Great comments ---with lots to think about!! We all have strengths in something may be different but valued just the same.

Thanks Ted
 
I had to reflect--I was no jock--tried. In the neighborhood always the last person picked for the team. Played Townies and Little League and even Catholic school basketball. Many terrifying moments but some that put a smile on my face. I was in left field, day dreaming and I remember a ball coming my way--somehow miraculously it landed in my glove. I remember seeing my father who was the coach--a look of disbelief and joy. In 7th grade I was on the JV team at the school. I remember it was a free throw 2 for 1. The shooter on my team missed and the ball came my way and I threw it up and it went in.

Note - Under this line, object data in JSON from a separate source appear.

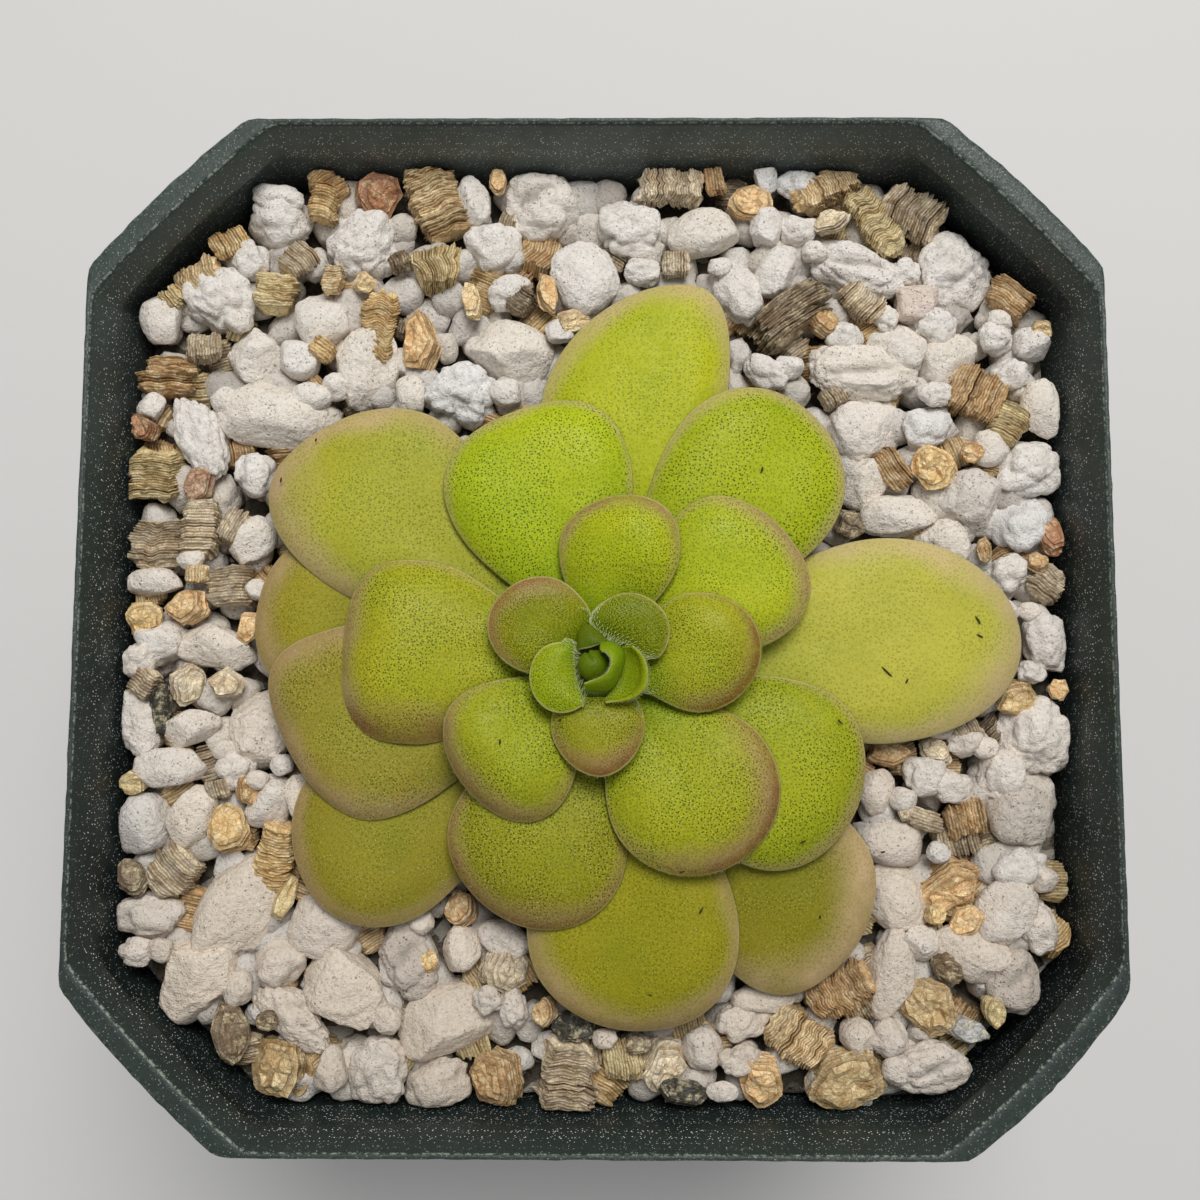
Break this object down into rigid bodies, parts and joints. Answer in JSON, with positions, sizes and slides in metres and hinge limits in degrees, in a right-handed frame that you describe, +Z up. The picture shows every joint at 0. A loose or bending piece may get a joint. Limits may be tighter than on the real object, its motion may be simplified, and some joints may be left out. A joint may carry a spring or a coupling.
{
  "type": "potted butterwort",
  "caption": "Butterwort rosette of broad yellow-green leaves on a short stem, in a square chamfered plastic pot of perlite and vermiculite.",
  "frame": {"origin": "middle of the pot's underside, on the surface it stands on", "axes": "+Z up out of the pot; X and Y square to the pot's four flat sides, +Y towards the top of the picture"},
  "size_m": [0.0762, 0.0762, 0.0772],
  "materials": {
    "pot_plastic": "dark green-black moulded plastic, satin, dusted",
    "potting_mix": "mixed mineral grains, dry",
    "perlite": "chalky white, pitted",
    "vermiculite": "layered mica, golden brown to grey, soft metallic sheen",
    "leaf": "fleshy, yellow-green with pink-brown margin, dotted with glistening glands",
    "young_leaf": "fleshy, dark green, fine glands",
    "stem": "matt"
  },
  "bodies": {
    "root": {"bud_leaf_1": "young_leaf", "bud_leaf_2": "young_leaf", "bud_leaf_3": "young_leaf", "bud_leaf_4": "young_leaf", "leaf_01": "leaf", "leaf_02": "leaf", "leaf_03": "leaf", "leaf_04": "leaf", "leaf_05": "leaf", "leaf_06": "leaf", "leaf_07": "leaf", "leaf_08": "leaf", "leaf_09": "leaf", "leaf_10": "leaf", "leaf_11": "leaf", "leaf_12": "leaf", "leaf_13": "leaf", "leaf_14": "leaf", "leaf_15": "leaf", "leaf_16": "leaf", "leaf_17": "leaf", "leaf_18": "leaf", "leaf_19": "young_leaf", "leaf_20": "young_leaf", "leaf_21": "young_leaf", "leaf_22": "young_leaf", "perlite_01": "perlite", "perlite_02": "perlite", "perlite_03": "perlite", "perlite_04": "perlite", "perlite_05": "perlite", "perlite_06": "perlite", "perlite_07": "perlite", "perlite_08": "perlite", "perlite_09": "perlite", "perlite_10": "perlite", "perlite_11": "perlite", "perlite_12": "perlite", "perlite_13": "perlite", "perlite_14": "perlite", "perlite_15": "perlite", "perlite_16": "perlite", "pot": "pot_plastic", "stem": "stem", "substrate": "potting_mix", "vermiculite_01": "vermiculite", "vermiculite_02": "vermiculite", "vermiculite_03": "vermiculite", "vermiculite_04": "vermiculite", "vermiculite_05": "vermiculite", "vermiculite_06": "vermiculite", "vermiculite_07": "vermiculite", "vermiculite_08": "vermiculite", "vermiculite_09": "vermiculite", "vermiculite_10": "vermiculite"}
  },
  "joints": []
}
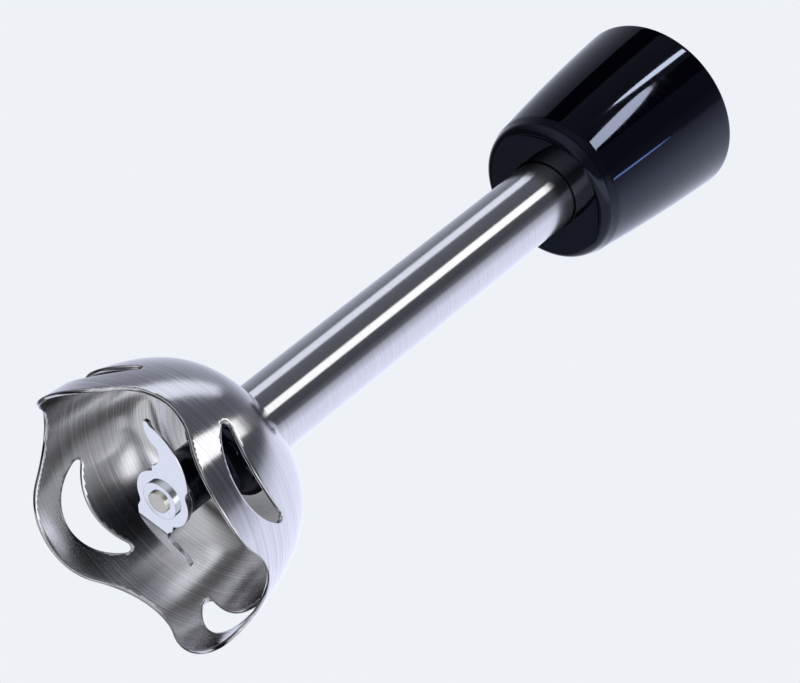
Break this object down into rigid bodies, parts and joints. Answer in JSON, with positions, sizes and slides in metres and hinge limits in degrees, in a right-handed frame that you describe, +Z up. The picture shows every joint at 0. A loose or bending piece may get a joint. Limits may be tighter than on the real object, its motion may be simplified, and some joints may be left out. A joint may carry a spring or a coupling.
{
  "type": "immersion blender foot",
  "caption": "Detachable blending foot of a stick blender: slotted steel bell with spinning blade, slim tube, and black coupling collar.",
  "frame": {"origin": "on the shaft axis, in the plane of the four lobe tips that the bell stands on", "axes": "+Z up the drive shaft towards the coupling collar, +X through the middle of one lobe and its slot"},
  "size_m": [0.0702, 0.0702, 0.2143],
  "materials": {
    "brushed_steel_shell": "brushed",
    "gloss_black_plastic": "gloss",
    "matte_black_plastic": "matte",
    "black_rubber": "matte",
    "sintered_bronze": "satin",
    "polished_steel": "polished",
    "machine_steel": "satin",
    "nylon": "satin"
  },
  "bodies": {
    "foot": {"bell_guard": "brushed_steel_shell", "shaft_tube": "brushed_steel_shell", "coupling_cover": "gloss_black_plastic", "coupling_socket": "matte_black_plastic", "tube_seal_ring": "black_rubber", "bearing_housing": "gloss_black_plastic", "housing_o_ring": "black_rubber", "lower_bushing": "sintered_bronze", "shaft_seal": "black_rubber", "seal_spring": "machine_steel", "seal_retainer": "machine_steel", "shaft_guide": "nylon", "upper_bearing_carrier": "matte_black_plastic", "carrier_o_ring": "black_rubber", "upper_bushing": "sintered_bronze", "carrier_screws": "machine_steel"},
    "drive": {"drive_shaft": "machine_steel", "blade": "polished_steel", "hub_washer": "machine_steel", "blade_spacer": "polished_steel", "lower_thrust_washer": "nylon", "upper_thrust_washer": "nylon", "retaining_ring": "machine_steel", "driven_coupling": "matte_black_plastic", "coupling_pin": "machine_steel"}
  },
  "joints": [
    {"name": "drive_spin", "type": "hinge", "parent": "foot", "child": "drive", "pos_m": [0, 0, 0.1], "axis": [0, 0, 1], "continuous": true}
  ]
}
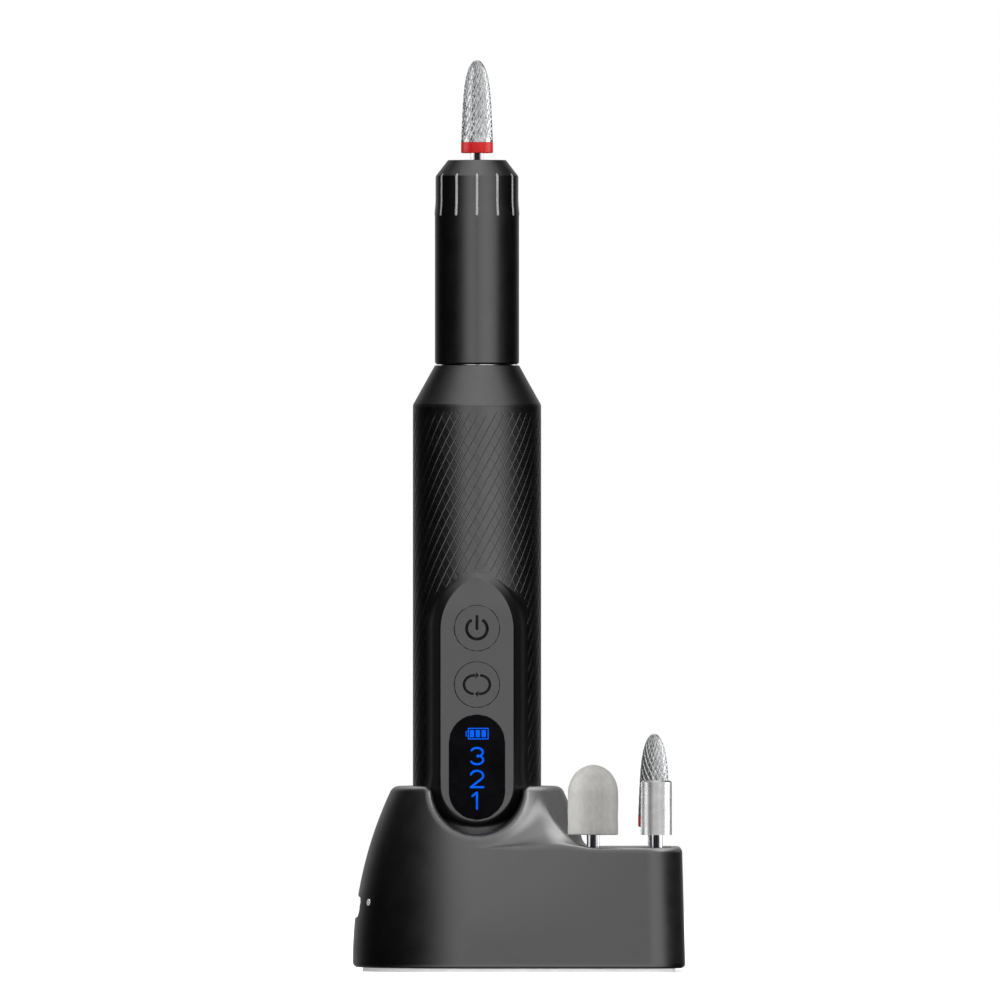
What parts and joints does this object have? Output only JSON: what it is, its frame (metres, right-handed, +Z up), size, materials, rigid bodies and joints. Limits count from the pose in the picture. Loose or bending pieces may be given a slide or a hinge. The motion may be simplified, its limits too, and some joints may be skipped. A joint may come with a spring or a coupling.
{
  "type": "electric nail drill",
  "caption": "Cordless pen-shaped nail drill with a knurled grip, control panel and twist-lock nose, standing in a charging dock that holds spare bits.",
  "frame": {"origin": "where the handpiece axis meets the table, on the underside of the non-slip pad", "axes": "+Z up along the handpiece axis, control panel towards -Y, bit rack towards +X"},
  "size_m": [0.0631, 0.0472, 0.1731],
  "materials": {
    "dock_plastic": "satin black moulded plastic",
    "base_plastic": "black moulded plastic, fine texture",
    "pad_rubber": "milky non-slip silicone",
    "screw_steel": "zinc plated",
    "ballast_steel": "punched mild steel",
    "rack_plastic": "satin black moulded plastic",
    "circuit_board": "green solder mask",
    "socket_steel": "stamped and plated",
    "light_pipe": "clear polished light pipe",
    "gold_contact": "gold plated",
    "spring_steel": "drawn wire",
    "shank_steel": "ground steel",
    "dome_ceramic": "fine abrasive ceramic",
    "mandrel_chrome": "polished",
    "carbide": "ground carbide flutes",
    "grade_band": "red grade band",
    "grip_plastic": "satin black, knurled",
    "panel_plastic": "satin black, fine texture",
    "lens_gloss": "polished smoked window",
    "display_white": "white reflector frame",
    "black_parts": "black moulded plastic",
    "chassis_plastic": "natural nylon",
    "cell_wrap": "blue shrink wrap",
    "nickel_strip": "nickel strip",
    "lead_insulation": "silicone insulation",
    "motor_steel": "zinc plated can",
    "magnet": "sintered ferrite",
    "damper_rubber": "black rubber",
    "copper_steel": "wound and varnished",
    "machined_steel": "turned steel",
    "bearing_steel": "ground and polished",
    "nose_plastic": "satin black moulded plastic"
  },
  "bodies": {
    "dock": {"dock_shell": "dock_plastic", "dock_base_plate": "base_plastic", "anti_slip_pad": "pad_rubber", "dock_screws": "screw_steel", "ballast_plate": "ballast_steel", "bit_rack": "rack_plastic", "contact_board": "circuit_board", "usb_board": "circuit_board", "usb_socket": "socket_steel", "charge_light_pipe": "light_pipe", "pogo_barrels": "gold_contact", "plus_pogo_spring": "spring_steel", "minus_pogo_spring": "spring_steel"},
    "plus_pogo": {"plus_pogo_pin": "gold_contact"},
    "minus_pogo": {"minus_pogo_pin": "gold_contact"},
    "dome_bit": {"dome_bit_shank": "shank_steel", "dome_bit_head": "dome_ceramic"},
    "mandrel_bit": {"mandrel_bit_shank": "shank_steel", "mandrel_bit_barrel": "mandrel_chrome"},
    "carbide_bit": {"carbide_bit_shank": "shank_steel", "carbide_bit_head": "carbide", "carbide_bit_band": "grade_band"},
    "handpiece": {"front_housing": "grip_plastic", "rear_housing": "grip_plastic", "rear_cap": "base_plastic", "rear_cap_screws": "screw_steel", "charge_contacts": "gold_contact", "control_panel": "panel_plastic", "display_lens": "lens_gloss", "display_module": "display_white", "tact_switches": "black_parts", "control_board": "circuit_board", "board_components": "black_parts", "chassis": "chassis_plastic", "battery_cell": "cell_wrap", "battery_tabs": "nickel_strip", "motor_leads": "lead_insulation", "motor_can": "motor_steel", "motor_end_bell": "black_parts", "motor_magnets": "magnet", "motor_damper": "damper_rubber", "shoulder_cone": "nose_plastic", "spindle_cartridge": "machined_steel", "sleeve_o_ring": "damper_rubber", "collet_spring": "spring_steel", "bearing_outer_races": "bearing_steel"},
    "power_button": {"power_key": "panel_plastic"},
    "direction_button": {"direction_key": "panel_plastic"},
    "nose": {"twist_sleeve": "nose_plastic"},
    "collar": {"release_collar": "machined_steel"},
    "spindle_train": {"rotor": "copper_steel", "motor_coupler": "machined_steel", "spindle_coupler": "machined_steel", "spindle": "machined_steel", "collet": "machined_steel", "bearing_inner_races": "bearing_steel"},
    "ball_sets": {"bearing_balls": "bearing_steel"},
    "fitted_bit": {"fitted_bit_shank": "shank_steel", "fitted_bit_head": "carbide", "fitted_bit_band": "grade_band"}
  },
  "joints": [
    {"name": "handpiece_lift", "type": "slide", "parent": "dock", "child": "handpiece", "axis": [0, 0, 1], "range_m": [0, 0.04]},
    {"name": "dome_bit_lift", "type": "slide", "parent": "dock", "child": "dome_bit", "axis": [0, 0, 1], "range_m": [0, 0.022]},
    {"name": "mandrel_bit_lift", "type": "slide", "parent": "dock", "child": "mandrel_bit", "axis": [0, 0, 1], "range_m": [0, 0.022]},
    {"name": "carbide_bit_lift", "type": "slide", "parent": "dock", "child": "carbide_bit", "axis": [0, 0, 1], "range_m": [0, 0.022]},
    {"name": "plus_pogo_press", "type": "slide", "parent": "dock", "child": "plus_pogo", "axis": [0, 0, 1], "range_m": [-0.0006, 0], "stiffness_N_per_m": 400, "springref_m": 0.001, "deforming": ["plus_pogo_spring"]},
    {"name": "minus_pogo_press", "type": "slide", "parent": "dock", "child": "minus_pogo", "axis": [0, 0, 1], "range_m": [-0.0006, 0], "stiffness_N_per_m": 400, "springref_m": 0.001, "deforming": ["minus_pogo_spring"]},
    {"name": "power_press", "type": "slide", "parent": "handpiece", "child": "power_button", "axis": [0, 1, 0], "range_m": [0, 0.0004], "stiffness_N_per_m": 1500, "springref_m": -0.0004},
    {"name": "direction_press", "type": "slide", "parent": "handpiece", "child": "direction_button", "axis": [0, 1, 0], "range_m": [0, 0.0004], "stiffness_N_per_m": 1500, "springref_m": -0.0004},
    {"name": "nose_twist", "type": "hinge", "parent": "handpiece", "child": "nose", "pos_m": [0, 0, 0.135], "axis": [0, 0, 1], "range_deg": [0, 60]},
    {"name": "collar_slide", "type": "slide", "parent": "handpiece", "child": "collar", "axis": [0, 0, -1], "range_m": [0, 0.0012], "deforming": ["collet_spring"]},
    {"name": "spindle_spin", "type": "hinge", "parent": "handpiece", "child": "spindle_train", "pos_m": [0, 0, 0.13], "axis": [0, 0, 1], "continuous": true},
    {"name": "ball_orbit", "type": "hinge", "parent": "handpiece", "child": "ball_sets", "pos_m": [0, 0, 0.13], "axis": [0, 0, 1], "continuous": true},
    {"name": "bit_release", "type": "slide", "parent": "spindle_train", "child": "fitted_bit", "axis": [0, 0, 1], "range_m": [0, 0.025]}
  ],
  "couplings": [
    {"joint": "nose_twist", "follows": "collar_slide", "rad_per_m": 872.66},
    {"joint": "ball_orbit", "follows": "spindle_spin", "ratio": 0.4111}
  ]
}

I was in shock and I think the team was more shocked than myself. Not a glorious athletic career. Later in life I realized it was not my calling. I just wanted to be like the other kids, not the one who went into the cellar with the priest. I have a few good memories of sports and those fleeting moments gave me joy and a sense I could belong. It was short lived.
 
One jock victory that I had, went to a church men's retreat. Played basketball. I must have been in my late twenties. I wanted to get along, and everyone was playing, so I decided to join in. Had no idea what I was doing, but had fun faking it. I ended up actually making a shot from the 3-point line. Everyone was in shock and suddenly I was the big Pro jock that everyone was looking up to.